Panel: QUEER(ING) LIVING SYSTEMS: AN INTERFAITH DIALOGUE



991.2 - A (QUEER) SYSTEMATIC THEOLOGY

AUTHORS:
Warren J. (Colgate Rochester Crozer Divinity School ~ Rochester ~ United States of America)
Text:
This paper builds on a theory of theological performativity that attends to the ontological function of doctrines as the norms through which both religious contents and religious persons come into being. Rather than static essences, Christian contents such as God are understood like gender as historically contingent - and therefore ethically entangled - embodied constellations of meaning through which social life is possible. Critiquing Systematic Theology's complicity in heteronormative and racialized violence (drawing from Marcella Althaus-Reid and Hanna Reichel), the project argues that theology must be judged by its effects. Without abandoning systematic coherence or the creative power of God, this approach redefines systematic theology as a site of critical agency and communal formation.

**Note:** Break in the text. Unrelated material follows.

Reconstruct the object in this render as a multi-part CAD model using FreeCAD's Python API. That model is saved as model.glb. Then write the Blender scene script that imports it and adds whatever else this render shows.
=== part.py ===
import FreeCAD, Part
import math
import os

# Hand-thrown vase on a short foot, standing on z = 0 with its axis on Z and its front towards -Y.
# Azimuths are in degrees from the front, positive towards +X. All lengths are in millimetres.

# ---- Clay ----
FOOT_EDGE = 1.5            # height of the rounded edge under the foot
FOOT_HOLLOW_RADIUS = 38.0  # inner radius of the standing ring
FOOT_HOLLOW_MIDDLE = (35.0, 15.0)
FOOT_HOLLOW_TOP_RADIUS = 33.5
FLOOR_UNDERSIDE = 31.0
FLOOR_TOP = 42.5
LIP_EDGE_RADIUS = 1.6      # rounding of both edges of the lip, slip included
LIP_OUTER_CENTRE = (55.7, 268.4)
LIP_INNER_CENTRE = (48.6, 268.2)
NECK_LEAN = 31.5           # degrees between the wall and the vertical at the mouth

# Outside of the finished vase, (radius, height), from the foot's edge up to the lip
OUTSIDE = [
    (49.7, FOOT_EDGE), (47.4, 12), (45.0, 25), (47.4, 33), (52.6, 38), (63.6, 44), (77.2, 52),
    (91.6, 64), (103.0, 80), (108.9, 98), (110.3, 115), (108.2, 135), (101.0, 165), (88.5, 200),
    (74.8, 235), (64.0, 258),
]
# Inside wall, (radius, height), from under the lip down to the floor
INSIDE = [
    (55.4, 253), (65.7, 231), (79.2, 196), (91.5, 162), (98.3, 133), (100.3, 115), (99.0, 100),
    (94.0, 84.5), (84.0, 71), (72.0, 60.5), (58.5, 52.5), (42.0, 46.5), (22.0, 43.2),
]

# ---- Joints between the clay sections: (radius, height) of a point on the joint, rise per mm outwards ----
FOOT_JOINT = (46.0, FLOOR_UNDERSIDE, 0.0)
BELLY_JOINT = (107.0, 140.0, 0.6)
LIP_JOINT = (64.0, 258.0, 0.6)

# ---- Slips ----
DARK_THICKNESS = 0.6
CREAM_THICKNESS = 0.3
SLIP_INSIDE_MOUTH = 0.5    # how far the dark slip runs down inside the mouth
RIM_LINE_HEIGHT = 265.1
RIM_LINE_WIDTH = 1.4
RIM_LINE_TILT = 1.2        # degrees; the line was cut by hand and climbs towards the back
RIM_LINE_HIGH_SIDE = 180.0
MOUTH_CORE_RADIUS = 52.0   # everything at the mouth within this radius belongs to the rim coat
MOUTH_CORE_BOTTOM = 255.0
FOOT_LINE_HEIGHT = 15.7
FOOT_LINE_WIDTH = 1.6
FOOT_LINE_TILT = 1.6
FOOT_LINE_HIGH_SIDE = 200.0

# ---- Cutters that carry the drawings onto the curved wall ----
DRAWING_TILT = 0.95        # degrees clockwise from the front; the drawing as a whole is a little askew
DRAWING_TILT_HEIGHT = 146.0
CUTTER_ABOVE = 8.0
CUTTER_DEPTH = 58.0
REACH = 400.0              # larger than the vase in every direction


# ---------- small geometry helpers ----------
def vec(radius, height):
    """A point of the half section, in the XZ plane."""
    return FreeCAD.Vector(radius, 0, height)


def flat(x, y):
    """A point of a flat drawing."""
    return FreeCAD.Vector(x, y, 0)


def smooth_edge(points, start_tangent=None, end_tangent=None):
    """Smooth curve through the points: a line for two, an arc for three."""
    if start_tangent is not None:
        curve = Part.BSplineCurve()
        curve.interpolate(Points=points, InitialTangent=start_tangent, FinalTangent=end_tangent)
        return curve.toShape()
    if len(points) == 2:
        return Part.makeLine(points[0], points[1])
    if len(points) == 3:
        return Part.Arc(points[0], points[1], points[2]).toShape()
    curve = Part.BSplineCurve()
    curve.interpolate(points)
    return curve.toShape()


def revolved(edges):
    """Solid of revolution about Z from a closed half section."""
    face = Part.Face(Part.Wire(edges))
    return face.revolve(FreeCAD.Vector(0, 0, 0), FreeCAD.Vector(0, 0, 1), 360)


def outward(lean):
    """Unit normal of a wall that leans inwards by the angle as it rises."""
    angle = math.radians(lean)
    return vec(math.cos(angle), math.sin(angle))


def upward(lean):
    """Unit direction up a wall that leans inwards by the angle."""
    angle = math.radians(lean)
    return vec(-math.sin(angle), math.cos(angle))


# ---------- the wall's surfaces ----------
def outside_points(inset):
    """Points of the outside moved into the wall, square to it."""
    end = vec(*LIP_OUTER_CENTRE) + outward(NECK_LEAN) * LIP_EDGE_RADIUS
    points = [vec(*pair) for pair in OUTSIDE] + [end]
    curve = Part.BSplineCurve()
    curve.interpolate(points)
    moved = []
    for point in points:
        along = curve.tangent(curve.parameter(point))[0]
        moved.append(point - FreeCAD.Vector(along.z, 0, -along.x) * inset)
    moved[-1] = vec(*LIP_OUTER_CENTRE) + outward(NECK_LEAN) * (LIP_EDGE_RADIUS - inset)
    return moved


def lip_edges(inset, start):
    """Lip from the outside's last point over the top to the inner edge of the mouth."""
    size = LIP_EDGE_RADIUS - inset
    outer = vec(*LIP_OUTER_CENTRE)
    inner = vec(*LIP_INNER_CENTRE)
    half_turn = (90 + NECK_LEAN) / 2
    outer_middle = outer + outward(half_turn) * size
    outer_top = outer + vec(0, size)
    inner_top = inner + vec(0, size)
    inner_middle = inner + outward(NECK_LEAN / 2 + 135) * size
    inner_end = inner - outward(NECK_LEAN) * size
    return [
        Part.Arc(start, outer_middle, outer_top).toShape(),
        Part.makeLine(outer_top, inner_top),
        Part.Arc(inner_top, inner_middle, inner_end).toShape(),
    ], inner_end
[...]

The project insists that because LGBTQIA+ persons already participate in the practices of embodiment through which Christianity is constituted, their lives must continue to be taken seriously as sources of/for theological reflection. Engaging queer theologians such as Patrick Cheng and Marcella Althaus-Reid, as well as the words of gender-nonconforming performance artist ALOK, the paper invites systematic theology out from the essentializing closet of heteronormativity by recognizing its already critical method and its role in ongoing ethical reflection. In doing so, the paper proposes a (queer) systematic theology that is not descriptive but constructive, cultivating diverse theologies of abundant life as part of a scientific (wissenschaftliche), ethically responsible, and relational discipline.